— START Data block —
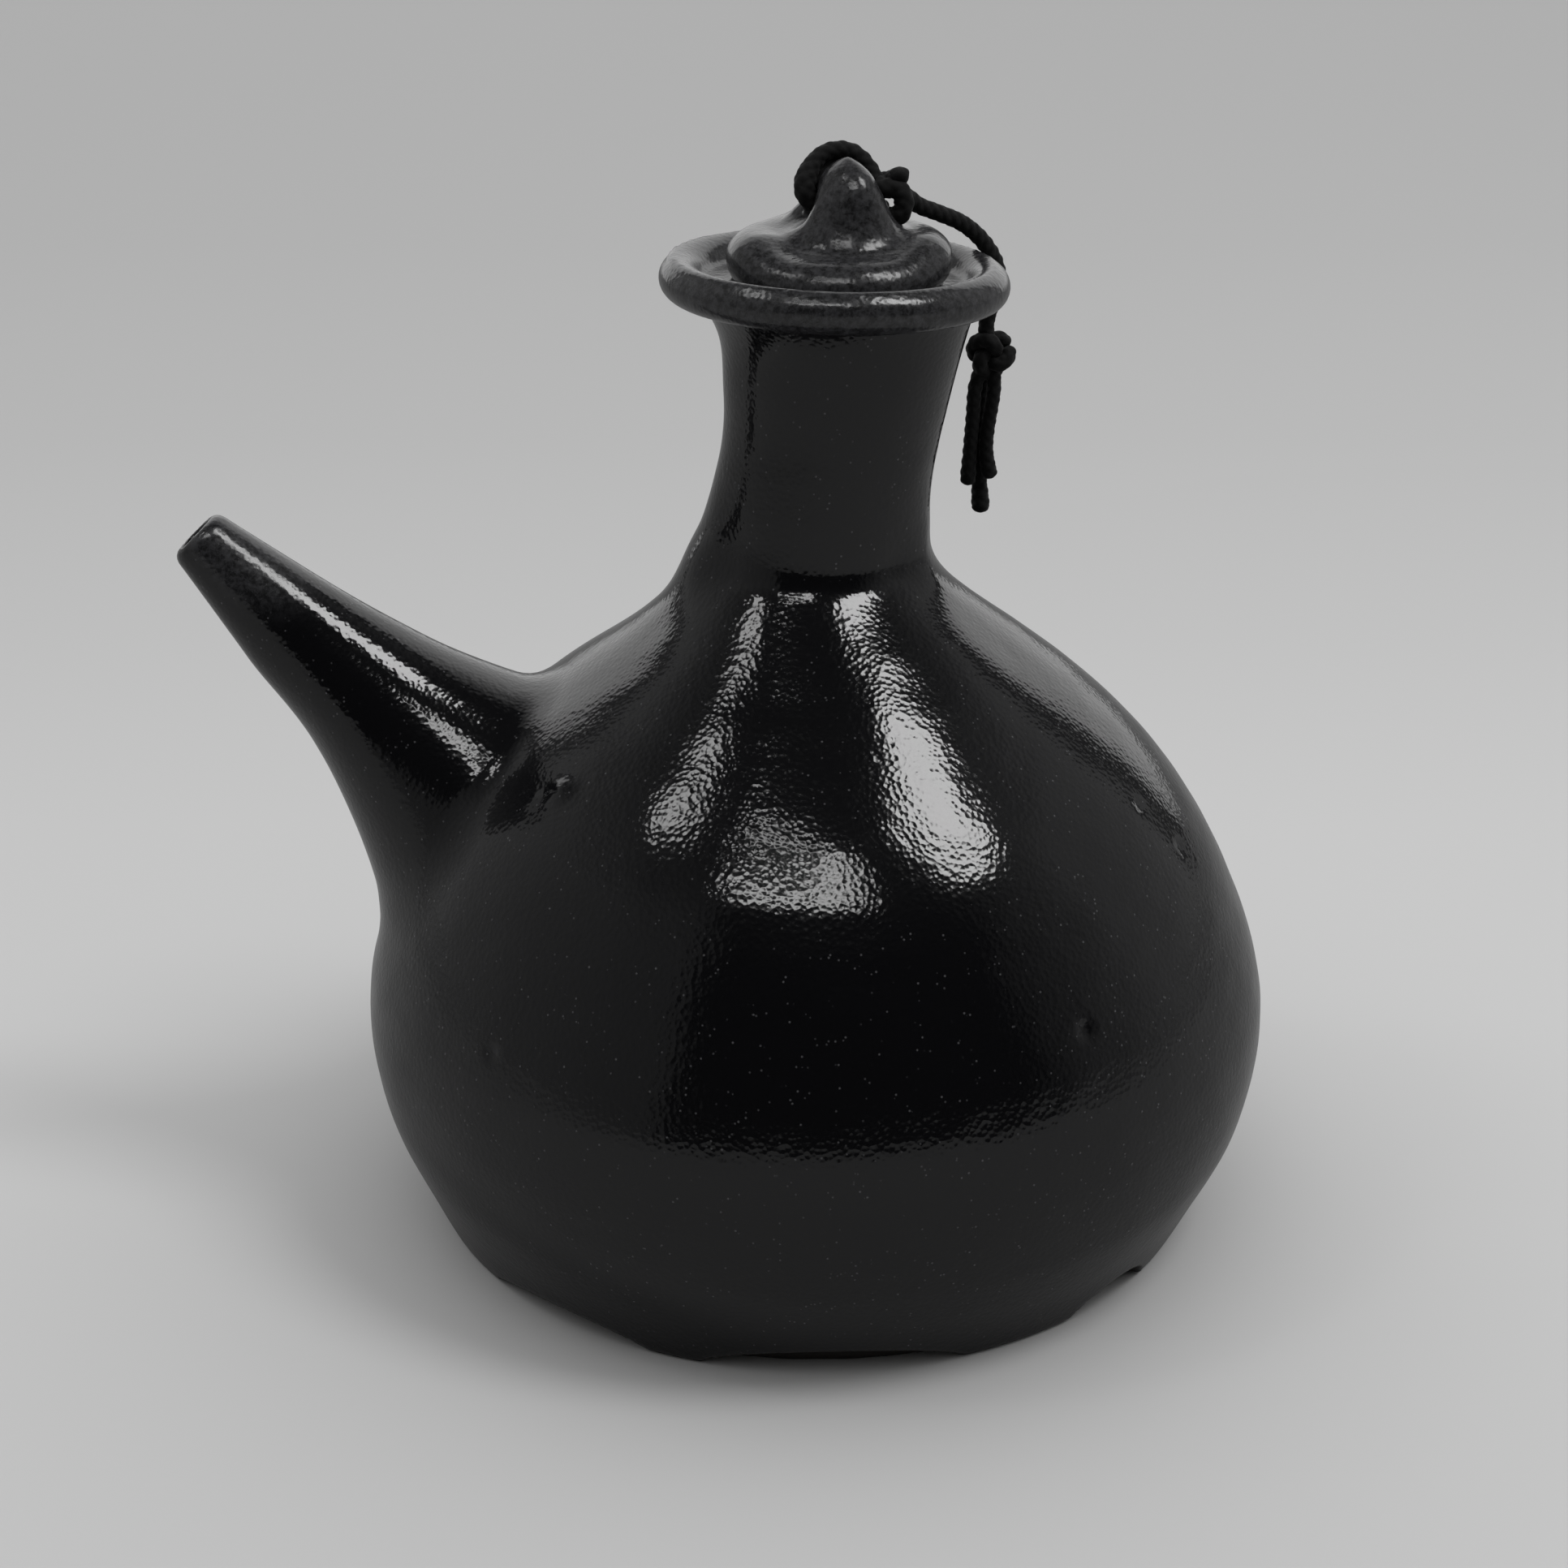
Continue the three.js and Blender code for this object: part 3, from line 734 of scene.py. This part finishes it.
@dataclass
class Stopper:
    """The cap with its pinched lug, and the plug under it. Sizes in mm."""

    middle: float = 3.0
    # The cap's rolled rim: where its roll is centred, how far it drops in front, and how much it is flattened
    rim_radius: float = 12.6
    rim_height: float = 147.2
    rim_roll: float = 3.55
    rim_drop: float = 2.4
    flattening: float = 0.86
    under: float = 140.4
    # The lug, pinched from both sides: its middle, turn and heights, and the thumb's place and size
    lug_middle: float = 4.0
    lug_turn: float = 27.0
    lug_foot: float = 147.0
    lug_top: float = 161.8
    lug_reach: float = 14.6
    pinch_at: Point = (7.2, 4.2, 155.0)
    pinch_size: Point = (3.7, 3.0, 3.6)
    # The cord's hole through the lug
    hole_at: Point = (4.2, 3.5, 154.0)
    hole_radius: float = 1.75
    hole_turn: float = 20.0
    plug_middle: float = 2.6
    plug_radius: float = 10.8
    plug_taper: float = 0.9
    plug_top: float = 138.6
    plug_bottom: float = 118.6
    spacing: float = 0.42
    quick_factor: float = 1.8

    def __post_init__(self) -> None:
        """Draws the lug's half width by height, and the cap's top by radius, behind and in front."""
        self.half_width = Spline(
            (146, 8.9), (149, 8.5), (150.4, 8.0), (151.6, 7.3), (153.2, 6.3), (155.2, 5.2), (157.4, 4.0),
            (159.4, 2.8), (162, 1.4), (166, 0.4),
        )  # fmt: skip
        self.top = Spline(
            (0, 151.2), (5, 151.1), (8.5, 151.0), (11.6, 151.6), (14, 151.0), (17, 148.6), (20, 145)
        )  # fmt: skip
        self.top_front = Spline(
            (0, 151.6), (5, 151.6), (8.2, 151.4), (9.5, 151.0), (11, 150.2), (13, 149.2), (15, 147.9),
            (16.1, 146.7), (18, 144.2),
        )  # fmt: skip

    def cap(self, away: Array, front: Array, z: Array) -> Array:
        """Returns the cap's field.

        Args:
            away: The distance from its middle.
            front: 1 in front, 0 at the sides and behind.
            z: The height.

        Returns:
            The field.
        """
        over = (z - self.top(away) - front * (self.top_front(away) - self.top(away))) * self.flattening
        rise = self.flattening * (z - self.rim_height + self.rim_drop * front)
        edge = np.sqrt(np.maximum(away - self.rim_radius, 0) ** 2 + rise**2) - self.rim_roll
        below = self.under + 0.75 * np.maximum(away - 11, 0) - z
        return blend_max(blend_max(over, edge, 1.2), below, 1.0)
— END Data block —
Please repeat word for word the lines above that run from the beginning through the line containing "cap with its", keeping both the first and that last line.

# Answer to this exercise:
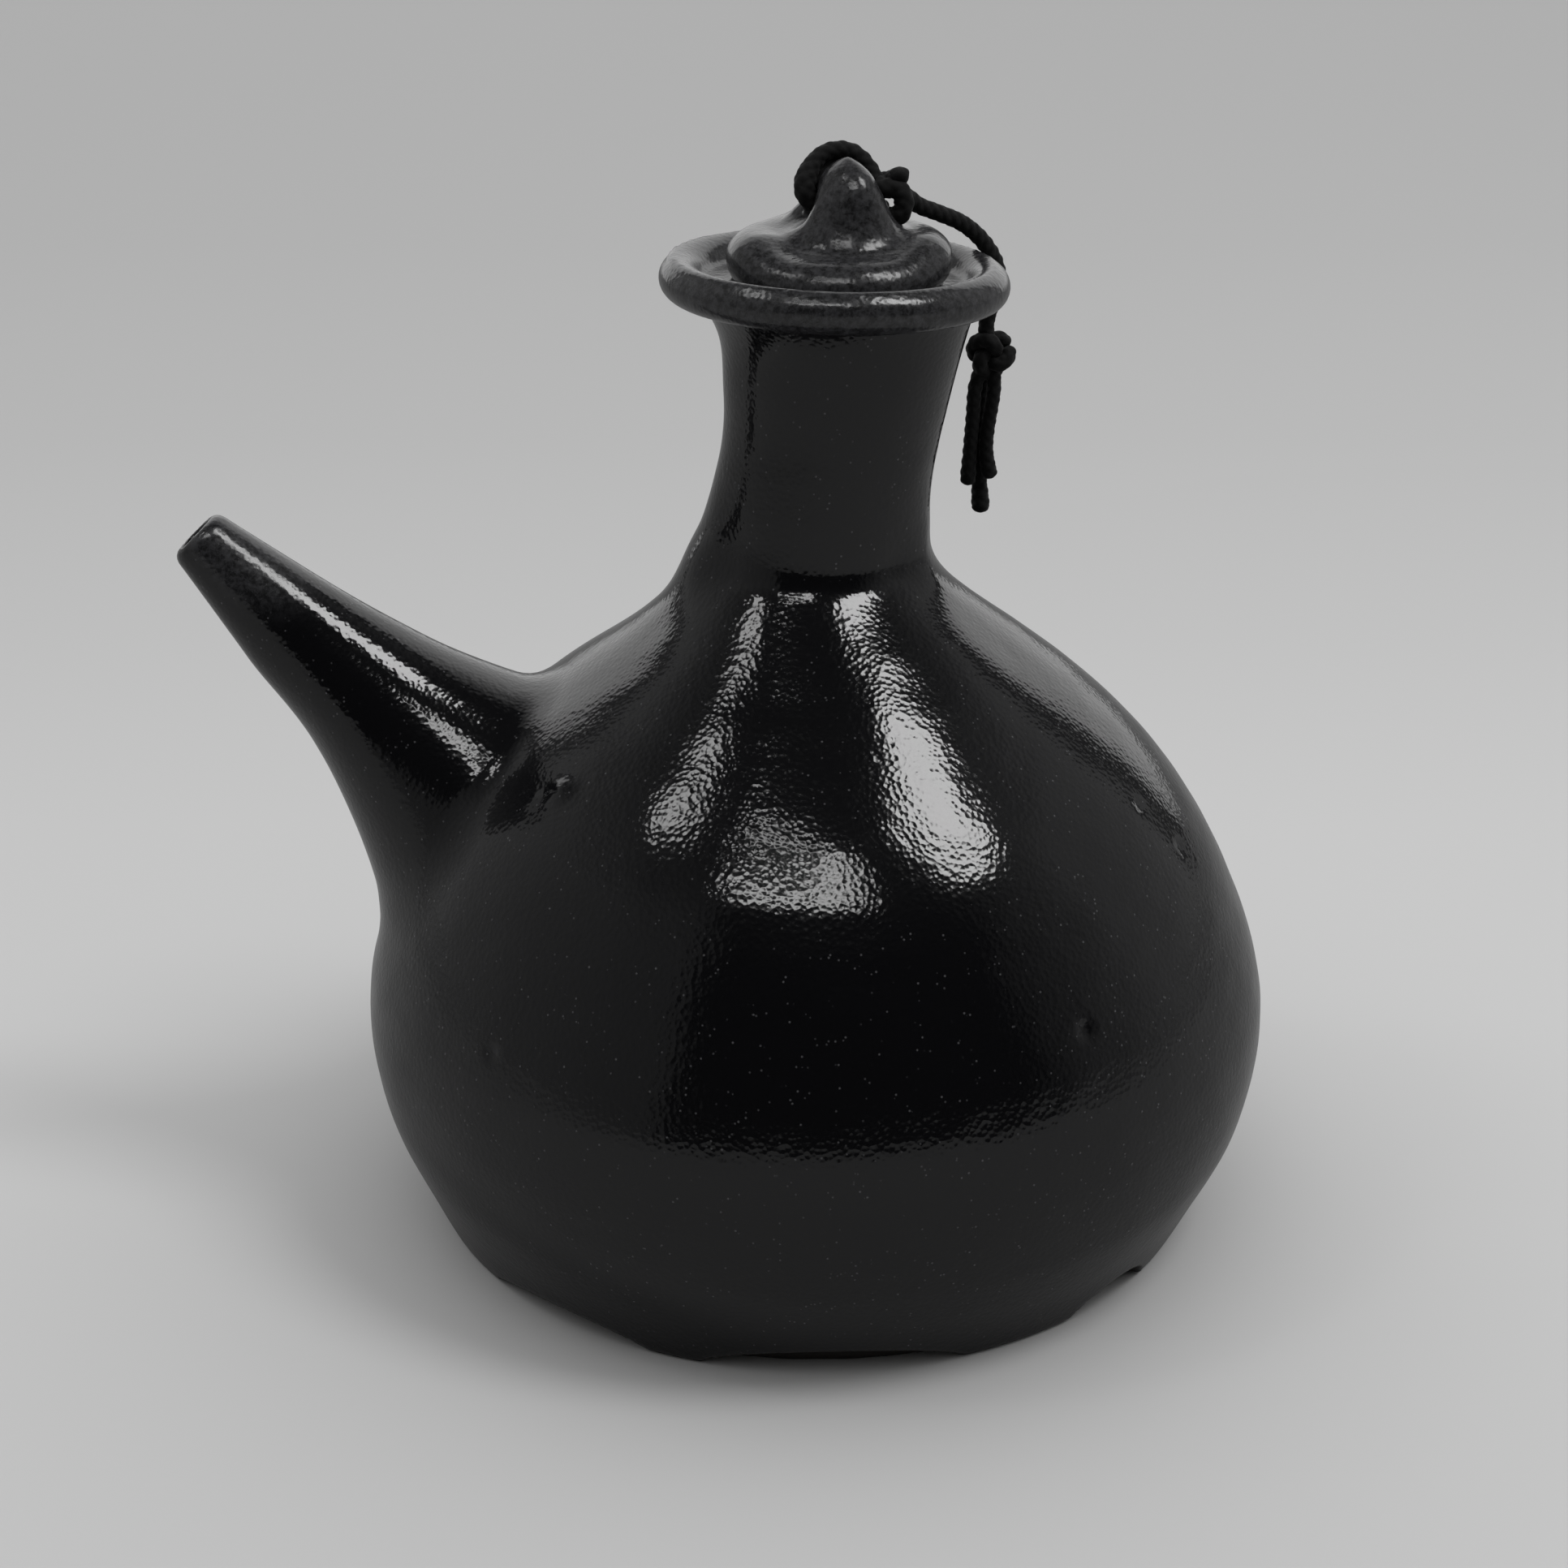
Continue the three.js and Blender code for this object: part 3, from line 734 of scene.py. This part finishes it.
@dataclass
class Stopper:
    """The cap with its pinched lug, and the plug under it. Sizes in mm."""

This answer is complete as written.